## START

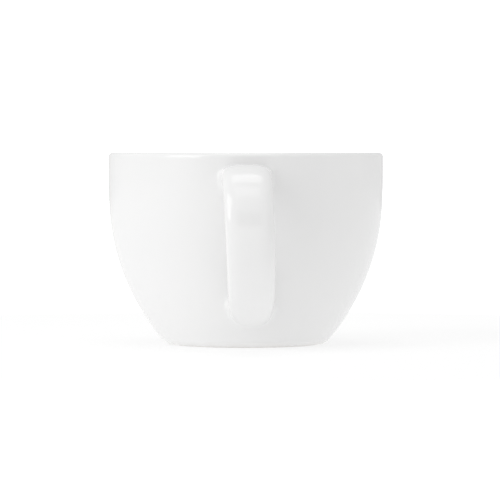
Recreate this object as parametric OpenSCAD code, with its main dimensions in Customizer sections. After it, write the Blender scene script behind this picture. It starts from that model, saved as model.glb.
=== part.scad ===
// Shaving mug: a wide porcelain bowl with one strap handle.
// Axes: +Z up from the surface the mug stands on, the mug's axis is X = Y = 0,
// and the handle stands out along -Y. Millimetres throughout.

/* [Bowl] */
// Outside diameter at the rim, over the glaze
rim_d = 96; // [92:0.5:100]
// Height from the surface it stands on to the top of the lip
mug_h = 66.9; // [66:0.1:68]
// Depth of the upright band below the lip
band_h = 6; // [5:0.5:7]
// Radius of the gently curved upper part of the wall, seen from the side
upper_curve_r = 230; // [220:5:240]
// Angle that the upper curve turns through, in degrees
upper_turn = 3.4; // [3:0.1:4]
// Radius of the rounder lower part of the wall, seen from the side
lower_curve_r = 77; // [76:0.5:79]
// Radius that turns the wall under to the foot
foot_corner_r = 6; // [5.5:0.1:7]
// Wall thickness, over the glaze on both sides
wall_t = 3.2; // [3:0.1:3.6]
// Height of the floor inside
floor_z = 6.5; // [6:0.1:7.5]
// Radius between the wall and the floor inside
floor_corner_r = 16; // [14:0.5:18]

/* [Foot] */
// Width of the flat ring that the mug stands on
foot_ring_w = 2.6; // [2:0.1:3.5]
// Depth of the hollow inside the foot ring
foot_well_h = 2; // [1.5:0.1:2.4]
// Rounding at the top and the bottom of the foot ring's inner side
foot_well_r = 0.8; // [0.5:0.1:0.9]

/* [Handle] */
// Width of the strap where it leaves the rim, over the glaze
strap_top_w = 16.7; // [15:0.1:18]
// Width of the strap at its lower end
strap_low_w = 15.6; // [14:0.1:17]
// Thickness of the strap
strap_t = 6.5; // [5.5:0.1:7.5]
// Distance from the mug's axis to the outermost point of the handle
handle_reach = 75; // [72:0.5:78]
// Depth of the upper joint's middle below the lip
upper_joint_drop = 9.8; // [9.5:0.1:11]
// Slope of the upper arm where it leaves the wall, in degrees
upper_arm_slope = 37; // [34:1:40]
// Extra thickness of the strap at its upper end
upper_root_extra = 1.8; // [1:0.2:3]
// Depth of the handle's outermost point below the lip
bulge_drop = 24; // [22:0.5:26]
// Place of the lower joint round the lower curve, in degrees below level
lower_joint_angle = 30.3; // [29:0.1:31]
// Slope of the lower arm where it meets the wall, in degrees
lower_arm_slope = 20; // [16:1:24]
// Extra thickness of the strap at its lower end
lower_root_extra = 2.4; // [1:0.2:3]
// How much the strap narrows towards its lower end
lower_taper = 1.5; // [0.5:0.1:2]
// Sideways lean of the hand-fitted handle, in degrees
handle_lean = 2.5; // [0:0.5:3]
// How far each end spreads round its joint
flare = 1.9; // [1:0.1:2]
// Squareness of the strap's cross-section: 2 is an ellipse, more is squarer
strap_squareness = 2.6; // [2.1:0.1:3]

/* [Fired layers] */
// Thickness of the fired slip that joins the handle to the bowl
slip_t = 0.4; // [0.3:0.05:0.6]
// Thickness of the glaze
glaze_t = 0.25; // [0.2:0.05:0.3]
// Angle round the foot corner at which the outer glaze stops, in degrees
glaze_stop_angle = 65; // [55:1:70]

/* [Hidden] */
$fn = 180;

// Half-profile of the bowl. Points are [distance from the axis, height].
rim_r = rim_d / 2;
lip_r = wall_t / 2;
lip_centre = [rim_r - lip_r, mug_h - lip_r];
upper_centre = [rim_r - upper_curve_r, mug_h - band_h];
lower_centre = upper_centre + (upper_curve_r - lower_curve_r) * [cos(upper_turn), -sin(upper_turn)];

// Angle steps along each curve
lip_steps = 10;
upper_steps = 6;
lower_steps = 14;
corner_steps = 8;
floor_steps = 10;

// Points along an arc from angle a0 to angle a1
function arc(centre, r, a0, a1, steps) =
    [for (i = [0:steps]) let (a = a0 + (a1 - a0) * i / steps) centre + r * [cos(a), sin(a)]];

// The corner circle stands on Z = 0 and touches the lower curve from inside, at any inset.
function corner_centre(inset) =
    let (rise = lower_centre[1] - foot_corner_r, gap = lower_curve_r - inset - foot_corner_r)
    [lower_centre[0] + sqrt(gap * gap - rise * rise), foot_corner_r];
function corner_angle(inset) =
    let (d = corner_centre(inset) - lower_centre) -atan2(d[1], d[0]);

// Outer outline from the band down to corner angle a_end, moved in by inset
function outside(inset, a_end) = concat(
    arc(upper_centre, upper_curve_r - inset, 0, -upper_turn, upper_steps),
    arc(lower_centre, lower_curve_r - inset, -upper_turn, -corner_angle(inset), lower_steps),
    arc(corner_centre(inset), foot_corner_r, -corner_angle(inset), -a_end, corner_steps));

// The floor corner circle touches the floor and the inner wall.
floor_corner_z = floor_z + floor_corner_r;
floor_gap = lower_curve_r - wall_t - floor_corner_r;
floor_rise = lower_centre[1] - floor_corner_z;
floor_centre = [lower_centre[0] + sqrt(floor_gap * floor_gap - floor_rise * floor_rise), floor_corner_z];
floor_angle = atan2(floor_rise, floor_centre[0] - lower_centre[0]);

// Inner outline from the middle of the floor up to the band, moved into the clay by depth
function inside(depth) = concat(
    [[0, floor_z - depth]],
    arc(floor_centre, floor_corner_r + depth, -90, -floor_angle, floor_steps),
    arc(lower_centre, lower_curve_r - wall_t + depth, -floor_angle, -upper_turn, lower_steps),
    arc(upper_centre, upper_curve_r - wall_t + depth, -upper_turn, 0, upper_steps));

// Lip from the inside over the top to the outside, moved in by inset
function lip(inset) = arc(lip_centre, lip_r - inset, 180, 0, lip_steps);

// Joined outlines meet at a shared point, which is kept once.
function without_repeats(points) =
    [for (i = [0:len(points) - 1]) if (i == 0 || norm(points[i] - points[i - 1]) > 0.001) points[i]];
function reversed(points) = [for (i = [len(points) - 1:-1:0]) points[i]];

// Underside of the clay from the middle of the foot well out to the bearing ring
bearing_r = corner_centre(glaze_t)[0];
well_r = bearing_r - foot_ring_w;
well_steps = 5;
function well_side(inset) = concat(
    arc([well_r - foot_well_r, foot_well_h - foot_well_r], foot_well_r - inset, 90, 0, well_steps));
function well_outline() = concat(
    [[0, foot_well_h]],
    well_side(0),
    arc([well_r + foot_well_r, foot_well_r], foot_well_r, 180, 270, well_steps));

// The solid inside the outer outline at an inset, used to end the handle on the wall
module outer_body(inset) {
    rotate_extrude()
        polygon(without_repeats(concat([[0, mug_h]], [[rim_r - inset, mug_h]], outside(inset, 90), [[0, 0]])));
}

// Centre line of the handle in the plane of [distance from the axis, height].
// Each end carries on in a straight line for a little way inside the wall.
joint_sink = 2.1;
function toward(angle) = [cos(angle), sin(angle)];
upper_joint = [rim_r, mug_h - upper_joint_drop];
lower_joint = lower_centre + lower_curve_r * toward(-lower_joint_angle);
upper_end = upper_joint - joint_sink / cos(upper_arm_slope) * toward(upper_arm_slope);
lower_end = lower_joint - joint_sink / cos(lower_joint_angle + lower_arm_slope) * toward(lower_arm_slope);
bulge = [handle_reach - strap_t / 2, mug_h - bulge_drop];

// How far each end's and the bulge's tangents reach along the curve
upper_pull = 16;
bulge_rise = 13.5;
bulge_fall = 15;
lower_pull = 20;

upper_path = [
    upper_end,
    upper_end + upper_pull * toward(upper_arm_slope),
    bulge + [0, bulge_rise],
    bulge];
lower_path = [
    bulge,
    bulge - [0, bulge_fall],
    lower_end + lower_pull * toward(lower_arm_slope),
    lower_end];

function bezier(p, t) =
    let (s = 1 - t)
    s * s * s * p[0] + 3 * s * s * t * p[1] + 3 * s * t * t * p[2] + t * t * t * p[3];
function bezier_slope(p, t) =
    let (s = 1 - t)
    s * s * (p[1] - p[0]) + 2 * s * t * (p[2] - p[1]) + t * t * (p[3] - p[2]);

// Stations are closest together near the two joints.
path_steps = 15;
crowding = 1.6;
stations = concat(
    [for (i = [0:path_steps - 1]) [0, pow(i / path_steps, crowding)]],
    [for (i = [0:path_steps]) [1, 1 - pow(1 - i / path_steps, crowding)]]);

// Length over which the ends spread, each end thickens, and each end turns to lie along the wall
flare_l = 3;
upper_root_l = 9;
lower_root_l = 14;
upper_turn_l = 10;
lower_turn_l = 15;
upper_wall_angle = 90;
lower_wall_angle = 270 - lower_joint_angle;
function spread(d) = flare * pow(max(0, 1 - max(0, d - joint_sink) / flare_l), 2);
function ease(u) = let (v = min(1, max(0, u))) v * v * (3 - 2 * v);

// One cross-section: [centre, direction of the thickness, half width, half thickness, squareness]
function section(station) =
    let (
        lower = station[0],
        t = station[1],
        centre = bezier(lower == 0 ? upper_path : lower_path, t),
        slope = bezier_slope(lower == 0 ? upper_path : lower_path, t),
        square_on = atan2(slope[1], slope[0]) + (lower == 0 ? 90 : 450),
        from_upper = norm(centre - upper_end),
        from_lower = norm(centre - lower_end),
        angle = lower == 0
            ? square_on + (upper_wall_angle - square_on) * ease(1 - from_upper / upper_turn_l)
            : square_on + (lower_wall_angle - square_on) * ease(1 - from_lower / lower_turn_l),
        extra = spread(from_upper) + spread(from_lower),
        at_upper = ease(1 - from_upper / upper_root_l),
        at_lower = ease(1 - from_lower / lower_root_l),
        strap_w = strap_top_w + (strap_low_w - strap_top_w) * (lower + t) / 2 - lower_taper * at_lower,
        thicker = (upper_root_extra * at_upper + lower_root_extra * at_lower) / 2,
        half_t = strap_t / 2 / cos(angle - square_on) + thicker + extra,
        squareness = strap_squareness + (2 - strap_squareness) * at_lower)
    [centre, toward(angle), strap_w / 2 + extra, half_t, squareness];

// Points round one cross-section, a superellipse, moved in by inset
round_steps = 28;
lean_z = (upper_joint[1] + lower_joint[1]) / 2;
function signed_power(v, e) = sign(v) * pow(abs(v), e);
function ring(s, inset) =
    [for (j = [0:round_steps - 1])
        let (
            a = 360 * j / round_steps,
            across = (s[2] - inset) * signed_power(cos(a), 2 / s[4]),
            through = (s[3] - inset) * signed_power(sin(a), 2 / s[4]),
            place = s[0] + through * s[1])
        [across - (place[1] - lean_z) * tan(handle_lean), -place[0], place[1]]];

// The whole strap as one swept solid whose ends are sunk in the wall
module strap(inset) {
    rings = [for (s = stations) ring(section(s), inset)];
    n = round_steps;
    last = len(rings) - 1;
    sides = [for (i = [0:last - 1], j = [0:n - 1], half = [0, 1])
        let (k = (j + 1) % n, a = i * n + j, b = i * n + k, c = a + n, d = b + n)
        half == 0 ? [a, d, b] : [a, c, d]];
    near_cap = [[for (j = [0:n - 1]) j]];
    far_cap = [[for (j = [n - 1:-1:0]) last * n + j]];
    polyhedron(points = [for (r = rings, p = r) p], faces = concat(sides, near_cap, far_cap));
}

// Slip left between the handle and the bowl at both joints
module joint_slips() {
    intersection() {
        strap(glaze_t);
        difference() {
            outer_body(glaze_t - slip_t);
            outer_body(glaze_t);
        }
    }
}

// Everything above or below the middle of the handle
module half_space(upper) {
    reach = 2 * handle_reach;
    translate([-reach / 2, -reach, upper ? lean_z : lean_z - reach])
        cube([reach, reach, reach]);
}

module bowl() {
    outline = concat(
        inside(glaze_t),
        lip(glaze_t),
        outside(glaze_t, 90),
        reversed(well_outline()));
    color("snow")
        rotate_extrude()
            polygon(without_repeats(outline));
}

module handle() {
    color("snow")
        difference() {
            strap(glaze_t);
            outer_body(glaze_t - slip_t);
        }
}

module upper_joint_slip() {
    color("linen")
        intersection() {
            joint_slips();
            half_space(true);
        }
}

module lower_joint_slip() {
    color("linen")
        intersection() {
            joint_slips();
            half_space(false);
        }
}

module glaze_coat() {
    skin = concat(
        inside(0),
        lip(0),
        outside(0, glaze_stop_angle),
        reversed(outside(glaze_t, glaze_stop_angle)),
        reversed(lip(glaze_t)),
        reversed(inside(glaze_t)));
    color("white")
        difference() {
            union() {
                rotate_extrude()
                    polygon(without_repeats(skin));
                difference() {
                    strap(0);
                    outer_body(glaze_t);
                }
            }
            strap(glaze_t);
        }
}

module foot_well_glaze() {
    skin = concat(
        [[0, foot_well_h - glaze_t]],
        well_side(glaze_t),
        reversed(well_side(0)),
        [[0, foot_well_h]]);
    color("white")
        rotate_extrude()
            polygon(without_repeats(skin));
}

bowl();
handle();
upper_joint_slip();
lower_joint_slip();
glaze_coat();
foot_well_glaze();
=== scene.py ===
import math

import bmesh
import bpy
import numpy as np
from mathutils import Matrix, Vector
from mathutils.geometry import delaunay_2d_cdt


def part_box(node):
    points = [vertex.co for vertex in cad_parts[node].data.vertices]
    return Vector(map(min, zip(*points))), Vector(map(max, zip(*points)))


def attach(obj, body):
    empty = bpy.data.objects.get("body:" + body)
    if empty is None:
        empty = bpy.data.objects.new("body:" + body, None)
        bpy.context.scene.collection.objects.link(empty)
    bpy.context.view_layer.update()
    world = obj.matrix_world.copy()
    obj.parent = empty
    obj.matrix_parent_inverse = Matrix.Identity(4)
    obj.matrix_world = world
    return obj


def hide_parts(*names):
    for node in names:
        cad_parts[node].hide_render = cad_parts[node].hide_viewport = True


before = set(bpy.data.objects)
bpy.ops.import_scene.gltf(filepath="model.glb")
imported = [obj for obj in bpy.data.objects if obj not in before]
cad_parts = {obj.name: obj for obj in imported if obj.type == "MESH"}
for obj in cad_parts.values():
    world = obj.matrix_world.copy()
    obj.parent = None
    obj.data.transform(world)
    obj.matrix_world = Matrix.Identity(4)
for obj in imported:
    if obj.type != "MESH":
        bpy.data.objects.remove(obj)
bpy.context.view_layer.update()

MM = 0.001

# ---------------------------------------------------------------- sizes, in metres
GLAZE_LOW, GLAZE_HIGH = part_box("glaze_coat")
RIM_R = GLAZE_HIGH.y
MUG_H = GLAZE_HIGH.z
HANDLE_REACH = -GLAZE_LOW.y

BAND_H = 6 * MM
UPPER_CURVE_R = 230 * MM
UPPER_TURN = math.radians(3.4)
LOWER_CURVE_R = 77 * MM
FOOT_CORNER_R = 6 * MM
WALL_T = 3.2 * MM
FLOOR_Z = 6.5 * MM
FLOOR_CORNER_R = 16 * MM

FOOT_RING_W = 2.6 * MM
FOOT_WELL_H = 2 * MM
FOOT_WELL_R = 0.8 * MM

STRAP_TOP_W = 16.7 * MM
STRAP_LOW_W = 15.6 * MM
STRAP_T = 6.5 * MM
UPPER_JOINT_DROP = 9.8 * MM
UPPER_ARM_SLOPE = math.radians(37)
UPPER_ROOT_EXTRA = 1.8 * MM
BULGE_DROP = 24 * MM
LOWER_JOINT_ANGLE = math.radians(30.3)
LOWER_ARM_SLOPE = math.radians(20)
LOWER_ROOT_EXTRA = 2.4 * MM
LOWER_TAPER = 1.5 * MM
HANDLE_LEAN = math.radians(2.5)
STRAP_SQUARENESS = 2.6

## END

**THE PROBLEM**
Please print the material above exactly as it appears, from its first line through the line containing "foot_well_r = 0.8; // [0.5:0.1:0.9]", inclusive, and stop there.

**RESULT OF THIS TASK**
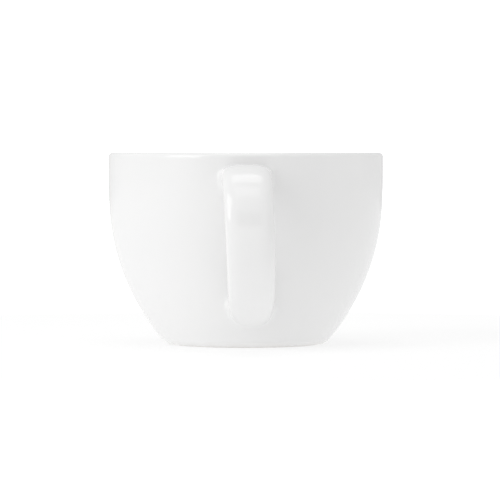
Recreate this object as parametric OpenSCAD code, with its main dimensions in Customizer sections. After it, write the Blender scene script behind this picture. It starts from that model, saved as model.glb.
=== part.scad ===
// Shaving mug: a wide porcelain bowl with one strap handle.
// Axes: +Z up from the surface the mug stands on, the mug's axis is X = Y = 0,
// and the handle stands out along -Y. Millimetres throughout.

/* [Bowl] */
// Outside diameter at the rim, over the glaze
rim_d = 96; // [92:0.5:100]
// Height from the surface it stands on to the top of the lip
mug_h = 66.9; // [66:0.1:68]
// Depth of the upright band below the lip
band_h = 6; // [5:0.5:7]
// Radius of the gently curved upper part of the wall, seen from the side
upper_curve_r = 230; // [220:5:240]
// Angle that the upper curve turns through, in degrees
upper_turn = 3.4; // [3:0.1:4]
// Radius of the rounder lower part of the wall, seen from the side
lower_curve_r = 77; // [76:0.5:79]
// Radius that turns the wall under to the foot
foot_corner_r = 6; // [5.5:0.1:7]
// Wall thickness, over the glaze on both sides
wall_t = 3.2; // [3:0.1:3.6]
// Height of the floor inside
floor_z = 6.5; // [6:0.1:7.5]
// Radius between the wall and the floor inside
floor_corner_r = 16; // [14:0.5:18]

/* [Foot] */
// Width of the flat ring that the mug stands on
foot_ring_w = 2.6; // [2:0.1:3.5]
// Depth of the hollow inside the foot ring
foot_well_h = 2; // [1.5:0.1:2.4]
// Rounding at the top and the bottom of the foot ring's inner side
foot_well_r = 0.8; // [0.5:0.1:0.9]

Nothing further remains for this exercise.